I recognize that there is a common sentiment which justifiably perceives an undercurrent of racism in the way in which people get labelled terrorists — that it’s a term that sticks much more easily to non-whites and especially to Muslims — but I don’t think this indicates we lack a sufficiently expansive definition and application of the term.
On the contrary, we would be better off not using the term at all, rather than trying to make its application more racially inclusive.
Jared Keller argues:
by not calling Roof’s atrocity terrorism, we gloss over the past — and present — of white America’s war of terror against its black citizens.
To my mind, that assertion, much as it contains an element of truth, is also indicative of the cultural stranglehold with which the war-on-terrorism narrative continues to grip America, fourteen years after 9/11.
The only way in which we can sense the gravity of a mass killing is by calling it terrorism, because it goes without saying — supposedly — that nothing is more serious than terrorism.
The real problem here is not the failure to call Roof a terrorist, but rather a failure to acknowledge that America faces many issues that are actually much more serious than terrorism:
Racism, inequality, environmental degradation, an unsustainable economic system, and foundationally a societal breakdown that results from individual interests being placed above collective welfare.
In a mind-your-own-business society, the mass murderers always seemingly come out of nowhere. No one sees them coming, because no one was paying enough attention. A live-and-let-live philosophy easily shifts into a live-and-let-kill reality.
In a word, we live in a country where people do not care for each other enough.
We do not live in a country where the number of terrorists is being undercounted.
After the shooting, President Obama said: “At some point, we as a country will have to reckon with the fact that this type of mass violence does not happen in other advanced countries.”
But why wasn’t that point reached long ago? The signs of this ugly form of American exceptionalism has been evident for decades.
Most Americans don’t own a gun and yet gun owners are more likely to think of themselves as “a typical American” (72% vs. 62%). Indeed, gun owners are more likely to say they “often feel proud to be American” (64% vs. 51%).
The most vocal among the 24% of Americans who own a gun are using their weapons to intimidate the whole population. Through their arrogance, ignorance and selfishness, they seem to imagine they have a stronger claim on what it means to be an American than everyone else.
After the Charleston shootings, National Rifle Association board member Charles Cotton blamed the deaths on one of the dead, Clementa Pinckney, who as a state senator had voted against a law allowing gun owners to carry concealed weapons without permits.

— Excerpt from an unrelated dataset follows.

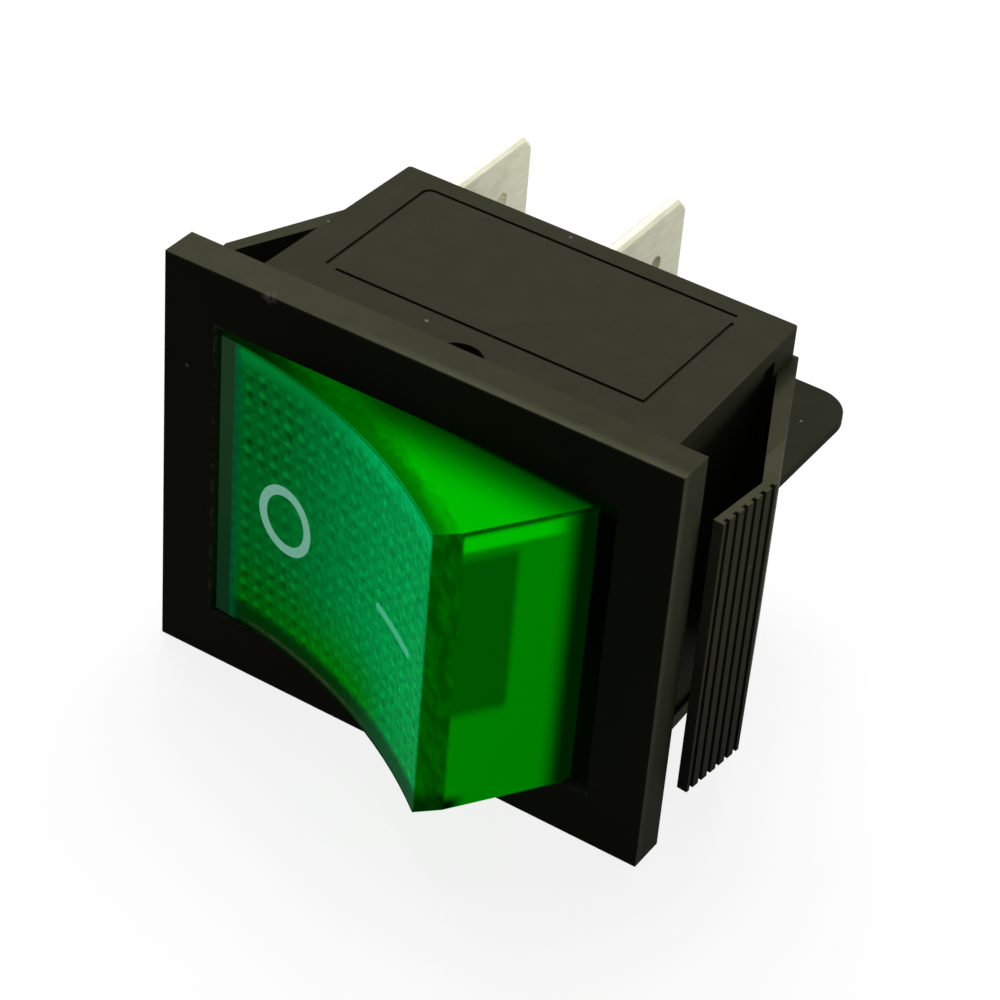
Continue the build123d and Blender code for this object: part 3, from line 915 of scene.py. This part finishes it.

“Eight of his church members who might be alive if he had expressly allowed members to carry handguns in church are dead,” Cotton wrote. “Innocent people died because of his position on a political issue.”

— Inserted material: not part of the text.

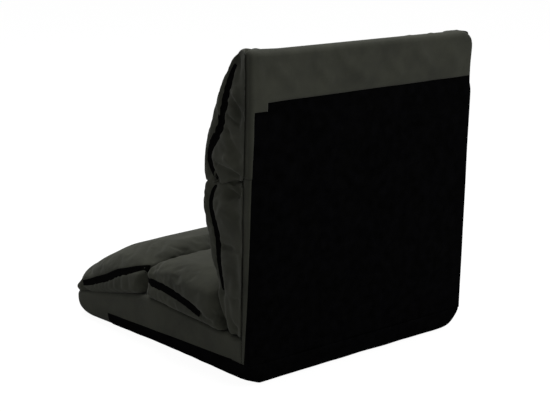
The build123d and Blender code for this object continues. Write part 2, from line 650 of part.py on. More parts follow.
# ---- the four cushions and their black end gussets ----
def cushions():
    back_half = HALF_WIDTH + BACK_CUSHION_OVERHANG
    crotch = PAD_REAR_HEIGHT + CUSHION_GAP + STAND_OFF
    above, below = PINCH_HEIGHT + CUSHION_GAP / 2, PINCH_HEIGHT - CUSHION_GAP / 2
    shoulder, waist = BACK_HEIGHT - SHOULDER_DROP, PAD_REAR_HEIGHT + WAIST_RISE
    top = BACK_HEIGHT - EDGE_SETBACK
    upper = [(above, 0), (top, 0), (top - EDGE_SETBACK, TOP_EDGE_DEPTH), (shoulder, SHOULDER_DEPTH),
             (above, PINCH_DEPTH)]
    upper_bows = (0, SMALL_SWELL, SHOULDER_SWELL, UPPER_SWELL, 0)
    write_back("back_upper_cushion", cushion(upper, upper_bows, back_half, on_board))
    lower = [(crotch, 0), (below, 0), (below, PINCH_DEPTH), (waist, WAIST_DEPTH), (crotch, CROTCH_DEPTH)]
    lower_bows = (0, 0, LOWER_SWELL, SMALL_SWELL, 0)
    write_back("back_lower_cushion", cushion(lower, lower_bows, back_half, on_board))

    rear_half = HALF_WIDTH + REAR_CUSHION_OVERHANG
    front_half = HALF_WIDTH + FRONT_CUSHION_OVERHANG
    start = CORNER_RADIUS + FOLD_RELIEF_AHEAD + EDGE_SETBACK
    valley = PAD_PEAK_AHEAD - EDGE_SETBACK
    rear = [(start, 0), (start + REAR_PUFF_LEAN, REAR_PUFF_HEIGHT),
            (valley - VALLEY_LEAN, VALLEY_HEIGHT), (valley, 0)]
    write("seat_rear_cushion", cushion(rear, (0, REAR_PUFF_SWELL, END_SWELL, 0), rear_half, on_pad))
    beyond = valley + VALLEY_LEAN
    lip = SEAT_LENGTH - NOSE_TOP_SETBACK - 2 * EDGE_SETBACK
    nose = SEAT_LENGTH - FRONT_PUFF_SETBACK
    front = [(beyond, 0), (beyond + VALLEY_LEAN / 2, VALLEY_HEIGHT),
             (nose, VALLEY_HEIGHT - FRONT_PUFF_DROP),
             (SEAT_LENGTH - NOSE_BULGE_SETBACK, NOSE_BULGE_HEIGHT), (lip, 0)]
    front_bows = (0, FRONT_PUFF_SWELL, END_SWELL, SMALL_SWELL, 0)
    nose_end = (NOSE_END_ROUND, NOSE_END_INSET)
    write("seat_front_cushion", cushion(front, front_bows, front_half, on_pad, *nose_end))

    # each black strip's middle line: along its cushion, and out from the board or the pad
    upper_rise, lower_drop = BACK_HEIGHT - PINCH_HEIGHT, PINCH_HEIGHT - PAD_REAR_HEIGHT
    upper_route = [(PINCH_HEIGHT + upper_rise * share, PINCH_DEPTH * out)
                   for share, out in ((0.10, 0.77), (0.18, 0.85), (0.32, 0.72), (0.64, 0.44), (0.86, 0.23))]
    lower_route = [(PINCH_HEIGHT - lower_drop * share, PINCH_DEPTH * out)
                   for share, out in ((0.07, 0.79), (0.20, 0.90), (0.38, 0.74), (0.74, 0.57))]
    rear_length, front_length = valley - start, lip - beyond
    rear_route = [(start + rear_length * share, REAR_PUFF_HEIGHT * out)
                  for share, out in ((0.93, 0.39), (0.62, 0.36), (0.30, 0.16))]
    front_route = [(beyond + front_length * share, VALLEY_HEIGHT * out)
                   for share, out in ((0.15, 0.61), (0.46, 0.54), (0.82, 0.39))]
    for name, side in SIDES.items():
        write_back(f"{name}_back_upper_gusset", gusset(upper_route, on_board, back_half, side))
        write_back(f"{name}_back_lower_gusset", gusset(lower_route, on_board, back_half, side))
        write(f"{name}_seat_rear_gusset", gusset(rear_route, on_pad, rear_half, side, end_share=1))
        write(f"{name}_seat_front_gusset", gusset(front_route, on_pad, front_half, side))


seat_covers()
seat_foam()
seat_frame()
seat_straps()
hinges()
corner()
back_covers()
back_frame()
back_straps_and_foam()
cushions()
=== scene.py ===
import json
import math

import bmesh
import bpy
import numpy as np
from mathutils import Matrix, Vector, noise
from mathutils.bvhtree import BVHTree

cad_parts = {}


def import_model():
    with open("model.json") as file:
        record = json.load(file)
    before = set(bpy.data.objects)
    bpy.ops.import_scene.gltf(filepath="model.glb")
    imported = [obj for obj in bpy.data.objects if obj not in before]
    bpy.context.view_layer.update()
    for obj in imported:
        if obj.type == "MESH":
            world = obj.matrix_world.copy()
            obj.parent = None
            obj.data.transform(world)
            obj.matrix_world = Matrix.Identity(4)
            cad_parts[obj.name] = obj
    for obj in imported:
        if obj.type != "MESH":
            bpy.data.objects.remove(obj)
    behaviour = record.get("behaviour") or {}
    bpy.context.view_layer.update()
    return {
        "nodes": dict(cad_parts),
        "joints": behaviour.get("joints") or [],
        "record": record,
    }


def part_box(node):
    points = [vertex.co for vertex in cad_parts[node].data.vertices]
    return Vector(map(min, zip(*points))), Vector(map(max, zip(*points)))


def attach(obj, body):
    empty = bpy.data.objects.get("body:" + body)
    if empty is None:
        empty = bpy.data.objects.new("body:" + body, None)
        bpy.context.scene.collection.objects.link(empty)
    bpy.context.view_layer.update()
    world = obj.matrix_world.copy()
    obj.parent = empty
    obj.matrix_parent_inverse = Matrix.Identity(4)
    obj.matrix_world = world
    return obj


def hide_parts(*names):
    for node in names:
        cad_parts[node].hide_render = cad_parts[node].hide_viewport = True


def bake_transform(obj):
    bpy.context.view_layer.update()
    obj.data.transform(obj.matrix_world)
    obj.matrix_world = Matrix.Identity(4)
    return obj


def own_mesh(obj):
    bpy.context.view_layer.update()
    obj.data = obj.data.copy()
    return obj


# The dressed folding floor chair: four filled cushions in suede-like microfibre, the covers of
# the seat pad and the back board, the thin black backing cloth behind and below, and inside
# them foam, straps, a steel tube frame and two ratchet hinges.
# Metres. The sitter faces -Y; "ahead" means ahead of the back's rear face at rest.

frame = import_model()
MM = 0.001

# ---- places read from the frame ----
hinge = Vector(next(j["pos_m"] for j in frame["joints"] if j["name"] == "back_hinge"))
CORNER_RADIUS = hinge.z
REAR = hinge.y + CORNER_RADIUS
HALF_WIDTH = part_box("back_suede_cover")[1].x
RECLINE = math.radians(1.0)
BOARD_DEPTH = 20 * MM
BACK_HEIGHT = hinge.z + (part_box("back_suede_hood")[1].z - hinge.z) / math.cos(RECLINE)
HOOD_HEM = BACK_HEIGHT - 83 * MM
PINCH_HEIGHT = BACK_HEIGHT - 218 * MM

# ---- the seat pad's shape, as distances ahead and heights ----
PAD_REAR = (CORNER_RADIUS, 87 * MM)
PAD_PEAK = (300 * MM, 97 * MM)
NOSE_TOP = (560 * MM, 43 * MM)
NOSE_LIP = (565 * MM, 28 * MM)
NOSE_START = 505 * MM
PLAN_CORNER = 36 * MM
SIDE_ROUNDS = ((0, 43 * MM), (200 * MM, 41 * MM), (300 * MM, 37 * MM), (430 * MM, 27 * MM),
               (500 * MM, 21 * MM))
PAD_TOP_ROUND = 8 * MM
BAND_AHEAD = 431 * MM
BAND_HEIGHTS = (48 * MM, 29 * MM)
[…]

Gun owners like Cotton, regard guns as the protectors of freedom, and see gun control laws as threats to their own freedom. In practice, they prize their weapons more highly that the lives of the tens of thousands of Americans who get killed each year by firearms.
As Gary Younge writes:
America does not have a monopoly on racism. But what makes its racism so lethal is the ease with which people can acquire guns. While the new conversation around race will mean the political response to the fact of this attack will be different, the stale conversation around gun control means the legislative response to the nature of this attack will remain the same. Nothing will happen.
After Adam Lanza shot 20 primary school children and six adults in Sandy Hook, Connecticut, in 2012 before turning his gun on himself, nothing happened. Seven children and teens are shot dead every day in America and nothing happens.

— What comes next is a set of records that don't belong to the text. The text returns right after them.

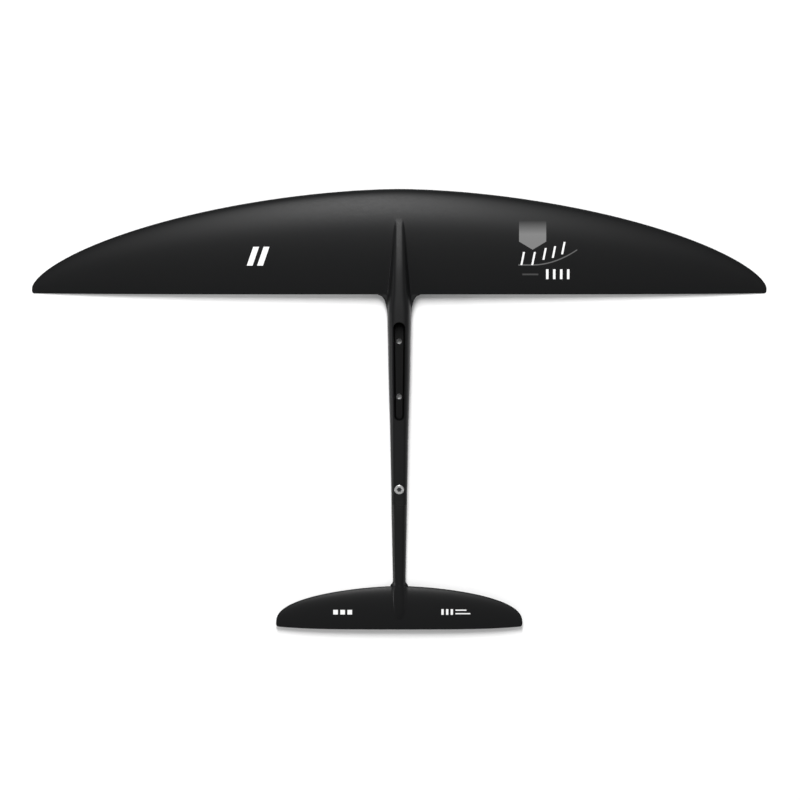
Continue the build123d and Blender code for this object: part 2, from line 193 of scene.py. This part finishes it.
ARC = {"start": 184.0, "end": 275.0, "base": 160.5, "bend_from": 205.0, "bend": 0.0048, "half_line": 0.9}

# Width of a tow, and the printed marks' greys
TOW = 1.15
PANEL_GREY, ARC_GREY, FINE_GREY, WHITE = 0.17, 0.11, 0.05, 0.8

# Studio, in metres and watts: name, place, size and power of each light, then the sky's strength, the
# floor, and the middle and width of the picture. The lens and sensor are in millimetres.
LIGHTS = (
    ("key_ahead", (-0.17, 1.7, 3.0), (0.7, 2.0), 114.0),
    ("rim_left", (-3.4, -0.8, 0.9), (0.5, 1.2), 42.0),
    ("rim_right", (3.4, -0.8, 0.9), (0.5, 1.2), 9.0),
)
SKY = 0.46
FLOOR_HALF = 12.0
FLOOR_GAP = 0.0002
PICTURE_CENTRE = (0.0012, -0.0481)
PICTURE_WIDTH = 1.2376
LENS, SENSOR = 200.0, 36.0


# ------------------------------------------------------------------ shape functions
def along(stations, y):
    """Each of the stations' values at y, by a smooth curve that rises or falls as they do."""
    rows = np.array(sorted(stations))
    y = np.clip(np.asarray(y, float), rows[0, 0], rows[-1, 0])
    step = np.diff(rows[:, 0])
    rise = np.diff(rows[:, 1:], axis=0) / step[:, None]
    slope = np.zeros_like(rows[:, 1:])
    inner = rise[:-1] * rise[1:]
    mean = 2.0 * inner / np.where(inner > 0, rise[:-1] + rise[1:], 1.0)
    slope[1:-1] = np.where(inner > 0, mean, 0.0)
    k = np.clip(np.searchsorted(rows[:, 0], y, side="right") - 1, 0, len(step) - 1)
    t = ((y - rows[k, 0]) / step[k])[..., None]
    a, b = rows[k, 1:], rows[k + 1, 1:]
    blend = t * t * (3.0 - 2.0 * t)
    bend = step[k][..., None] * t * (1.0 - t) * (slope[k] * (1.0 - t) - slope[k + 1] * t)
    values = a + (b - a) * blend + bend
    return [values[..., i] for i in range(values.shape[-1])]


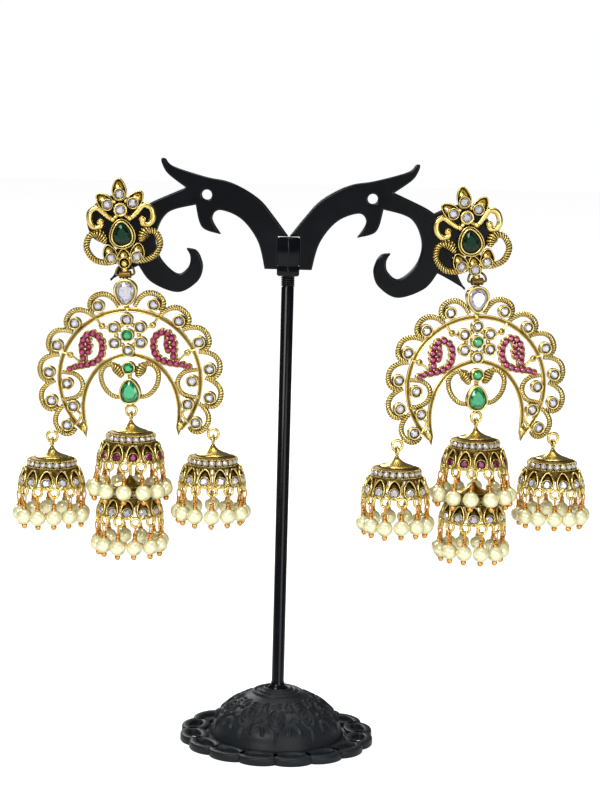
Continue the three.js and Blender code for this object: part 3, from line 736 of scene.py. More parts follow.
class RopeGrower(Grower):
    """Twisted wire along paths: a lobed section that turns as it goes."""

    def __init__(self) -> None:
        """Builds the tree."""
        sizes = {"Radius": 0.5, "Step": 0.14, "Pitch": 1.2, "Groove": 0.3, "Strands": 3.0}
        super().__init__("rope along a path", sizes)

    def build(self) -> None:
        """Sweeps a section of rounded strands, tilted by the length gone."""
        section = self.add("GeometryNodeCurvePrimitiveCircle", {"Resolution": 20, "Radius": 1.0}).outputs[0]
        place = self.add("GeometryNodeInputPosition").outputs[0]
        share = self.add("GeometryNodeSplineParameter").outputs["Factor"]
        swing = self.calc("MULTIPLY", share, self.calc("MULTIPLY", self.given.outputs["Strands"], math.pi))
        lobe = self.calc("ABSOLUTE", self.calc("SINE", swing))
        low = self.calc("SUBTRACT", 1.0, self.given.outputs["Groove"])
        size = self.calc("ADD", low, self.calc("MULTIPLY", lobe, self.given.outputs["Groove"]))
        spread = self.add("ShaderNodeVectorMath", {0: place}, operation="SCALE")
        self.tree.links.new(size, spread.inputs["Scale"])
        lobed = {"Geometry": section, "Position": spread.outputs[0]}
        section = self.add("GeometryNodeSetPosition", lobed).outputs[0]
        # painted shade: each point's depth in a groove is stored for the gold to darken
        deep = {"Geometry": section, "Name": "deep", "Value": self.calc("SUBTRACT", 1.0, lobe)}
        kind = {"data_type": "FLOAT", "domain": "POINT"}
        section = self.add("GeometryNodeStoreNamedAttribute", deep, **kind).outputs[0]
        gone = self.add("GeometryNodeSplineParameter").outputs["Length"]
        turn = self.calc("MULTIPLY", self.calc("DIVIDE", gone, self.given.outputs["Pitch"]), FULL_TURN)
        curve = self.add("GeometryNodeSetCurveTilt", {"Curve": self.curves(), "Tilt": turn}).outputs[0]
        self.sweep(curve, section)


class BeadGrower(Grower):
    """A row of little beads along paths."""

    def __init__(self) -> None:
        """Builds the tree."""
        super().__init__("beads along a path", {"Radius": 0.2, "Step": 0.4})

    def build(self) -> None:
        """Sets a small sphere at each step."""
        inputs = {"Radius": self.given.outputs["Radius"], "Subdivisions": 2}
        bead = self.add("GeometryNodeMeshIcoSphere", inputs).outputs[0]
        points = self.add("GeometryNodeCurveToPoints", {"Curve": self.curves()}, mode="EVALUATED").outputs[0]
        self.close(self.add("GeometryNodeInstanceOnPoints", {"Points": points, "Instance": bead}).outputs[0])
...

So these nine victims will join those who perished before them – a sacrifice to the blood-soaked pedestal erected around the constitution’s second amendment that gun lobbyists say guarantees the right of individuals to bear arms.
At some point, America as a nation needs to challenge its superstitious reverence for a piece of paper, and demonstrate that it is no longer willing to see the lives of so many of its citizen’s needlessly wasted.